Polarization and paralysis in Washington are transforming the notion of the glass ceiling.
Traditionally, the glass ceiling has referred to the invisible barriers that allow women and minorities to rise to a certain level in major institutions, but no further.
The new glass ceiling blocks the rise of innovative grassroots solutions to the country's biggest challenges, such as education or inequality. Creative thinking is flourishing in local governments, community nonprofit organizations, and public-private partnerships. But almost none of these new approaches are penetrating the frozen debate between the parties in Washington. The new thinking stalls against the calcified ideological disagreements that form the capital's glass ceiling.
As the latest Allstate/National Journal Heartland Monitor Poll released Friday showed, few Americans are looking to the pinnacle of either government or business for solutions. When asked whether an array of large institutions are mostly helping or mostly hurting the country as it tries to address its major challenges, more people said that large corporations, the federal government, political parties, and corporate CEOs were hurting rather than helping.
This collapse of confidence in society's leadership class has contributed to the volatility that has prevented either party from establishing a durable electoral advantage since the 1990s. But the disillusionment with those at the top is also fueling a more positive dynamic: It is encouraging more individuals and institutions to confront at a local level problems that earlier generations might have waited for national leadership to tackle.
That tendency is manifest in the increasingly aggressive—and divergent—state agendas of Republican and Democratic governors. This trend has some undeniable costs. State capitals that once operated with greater consensus have grown more polarized. And states are separating on issues, such as gay marriage and immigration, to an extent that threatens equal protection under the law. But in other ways, this state divergence is fueling a period of productive experimentation. Blue states like California and Maryland, and red ones like Texas and Oklahoma, are producing very different models for a good life.
Municipal innovation is thriving, too. This leans more uniformly left, as cities become more reliably Democratic, largely because the country's increasing diversity is clustered in urban centers. As journalist Harold Meyerson noted in a widely discussed American Prospect article recently , mayors in cities as different as New York, Seattle, Pittsburgh, Boston, and Phoenix are all pursuing agendas that include such ideas as expanding access to preschool and increasing the minimum wage.

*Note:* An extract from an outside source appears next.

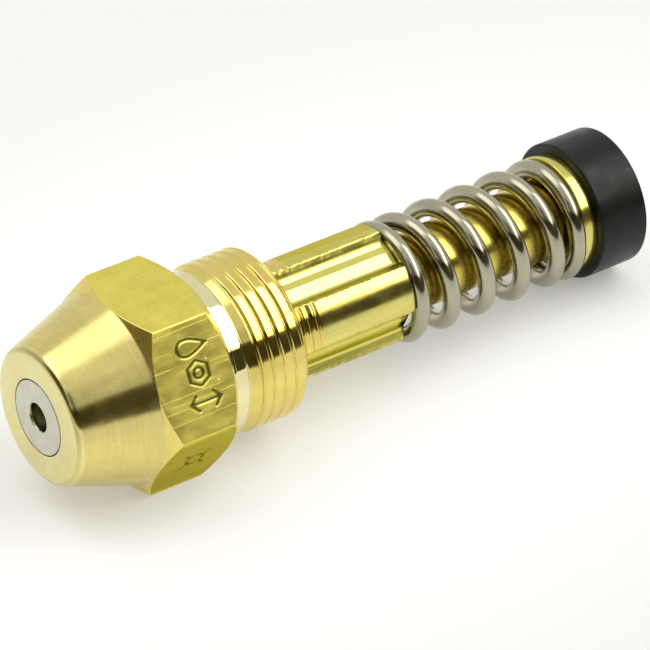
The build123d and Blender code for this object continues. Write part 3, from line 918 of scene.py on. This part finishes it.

This revival of urban liberalism has its limits: As veteran journalist Tom Edsall noted in a response to Meyerson's piece, mayors presiding over less desirable real estate than New York or Seattle are unlikely to press as aggressively to impose obligations on local employers who can relocate down the road. But there's no question that many big cities are pressure-testing the agenda that will increasingly define the Democratic Party through President Obama's remaining years and beyond. "What's happening in cities," Meyerson wrote, "can be described as Obama's agenda trickling down to the jurisdictions where it has enough political support to be enacted."
The most encouraging example of new forces filling the vacuum created by Washington's immobilization is neither left nor right. It's found in the proliferation of nonprofit organizations and public-private partnerships sprouting in communities across the country.
Social entrepreneurs blending business savvy with public mission are crafting new means to meet old goals. These innovators range from the Mission Continues (which helps veterans reenter society through service), to the Mission Asset Fund's "lending circles," which are helping immigrants assimilate in the San Francisco Bay Area, to the hybrid high school/community college/vocational training that is boosting a mostly minority student body at San Antonio's Alamo Academies. (You can find more of these innovations on National Journal's online Solutions Bank.)
These efforts are expanding partly because advances in information technology are making it easier for social entrepreneurs to raise money, organize supporters, and deliver services. But this golden age of grassroots direct action also draws on the spreading sense that communities can't wait for distant leaders to solve problems. In the new Heartland Monitor Poll, a majority identified only two institutions as doing more to help than hurt on the country's biggest problems, and each was locally rooted: community groups and small business.
In the same poll, most Americans were quick to conclude that local solutions and direct action through voluntarism, while valuable, were not enough. Ultimately, most respondents said, the country can't solve its problems without national-scale solutions.
That's the right judgment. But the path through that conundrum could be for Washington to play the role of catalyst: Through matching grants or more results-based competitions for federal dollars, such as President Obama's Race to the Top, it could promote wider adoption of fresh approaches now demonstrating promise in a few communities. The energy crackling in local innovation shows that a flow of talent and new ideas is ready when Washington finally lifts the glass ceiling.
This article appears in the May 10, 2014 edition of National Journal Magazine as A New Glass Ceiling.